In his NFL critique, Trump found a potent formula

At the end of the fall, the NFL Players Coalition, an activist athlete group, said that it reached an agreement with the league that would see nearly $100 million donated to support various community and social justice initiatives.

The deal was seen by some as the NFL’s way of using money to curb the protests, a belief furthered by the fact that some members of the Players Coalition began standing during the anthem around the time that the deal was announced. While other players, like Eric Reid of the San Francisco 49ers, have said that they would continue the kneeling protest, it seemed that much of the conversation about race and patriotism would end as the NFL protests receded.

Meanwhile, Trump has feuded with ESPN anchor Jemele Hill and NBA player Steph Curry. His suggestion that black UCLA players were “ungrateful” because they did not thank him specifically after their release from house arrest in China further illustrates how the president often seems to perceive personal slights as being un-American when expressed by a person of color, and how he often wields patriotism as a cudgel.

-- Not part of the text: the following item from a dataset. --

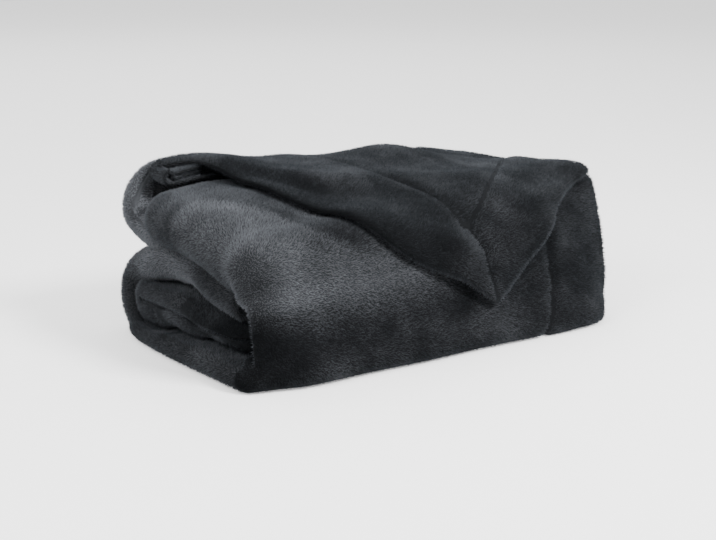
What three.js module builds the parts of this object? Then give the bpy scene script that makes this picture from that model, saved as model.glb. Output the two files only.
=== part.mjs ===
// A plush microfibre throw, folded for display. The cloth is one panel with a turned hem on all four
// sides. It is folded in half twice across its width, which makes a strip of four layers, and the strip
// then lies back and forth in eight bands. The end of the top layer is pulled round, so that its mitred
// corner hangs down over the front.
//
// Millimetres. X runs along the long front side, from the folded end to the hemmed end, Y runs from the
// front to the back, and Z is up. The throw lies on Z = 0. The tables count X from the folded end and Y
// from the front, and at the end the origin is moved to the middle of the throw.
import * as THREE from "three";

// Driving dimensions
const LENGTH = 313; // of the strip's outer layer, a quarter of the panel's width less its folds
const SHEET = 1.8; // thickness of the cloth without its pile
const HEM = 57; // width of the turned hem
const HEM_EXTRA = 0.6; // how much thicker the cloth is where the hem is turned
const SEAM = 6; // width over which it thickens
const BAND_GAP = 0.9; // what is left between one band and the next
const SECTION_X = [0, 40, 100, LENGTH]; // where the bands' four sections lie
const SWELL_FRONT = 10; // the bands begin to swell at this depth
const SWELL_BACK = 95; // and have their full height from this depth on
const REACH_WIDTH = 70; // how far along X the reach of a folded end is felt

// The bands from the floor up, with their heights at the front and at the back of each section.
// Reach is how far a band's folded end stands out at the left, at the front and at the back.
const BANDS = [
  { name: "floor", heights: [[15, 17], [14.5, 16.5], [12.5, 13.5], [14, 12.5]], reach: [6, 9] },
  { name: "coreLow", heights: [[11, 15.5], [11.5, 15.5], [12.5, 15], [14, 12.5]], reach: [-8, -1] },
  { name: "coreTop", heights: [[11, 16], [11.5, 15.5], [12.5, 15], [14, 12.5]], reach: [-8, 0] },
  { name: "ring", heights: [[12, 12.5], [12.5, 13], [13, 13.5], [14, 12.5]], reach: [-3, 4] },
  { name: "wrap", heights: [[11.5, 11.5], [12, 12.5], [13, 13.5], [14, 12.5]], reach: [-6, 6] },
  { name: "lobeLow", heights: [[14, 17.5], [15, 18], [15.5, 16], [14.5, 13.5]], reach: [-10, 2] },
  { name: "lobeTop", heights: [[16, 17], [17.5, 19.5], [18, 17], [15, 13.5]], reach: [-3, 8] },
  { name: "cover", heights: [[12, 11], [12, 14.5], [12, 12.5], [12, 13]], reach: [-8, -8] },
];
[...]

Trump knows how to dominate a national conversation. It’s why, when speaking of a young boy who works to honor fallen veterans at last week’s State of the Union, Trump couldn’t resist swiping at the protests again — this time subtly comparing the boy’s actions to those who kneeled during the season. By now it’s undeniable the president has figured out that his power rests in his ability to shape what America talks about.

Football is only one part of American life, but it’s also an emotional barometer for large swaths of the country because of how entangled it is with patriotism, the military, and the citizenry. As the NFL goes, so goes America. This season might be over, but its value to Trump’s culture war will continue.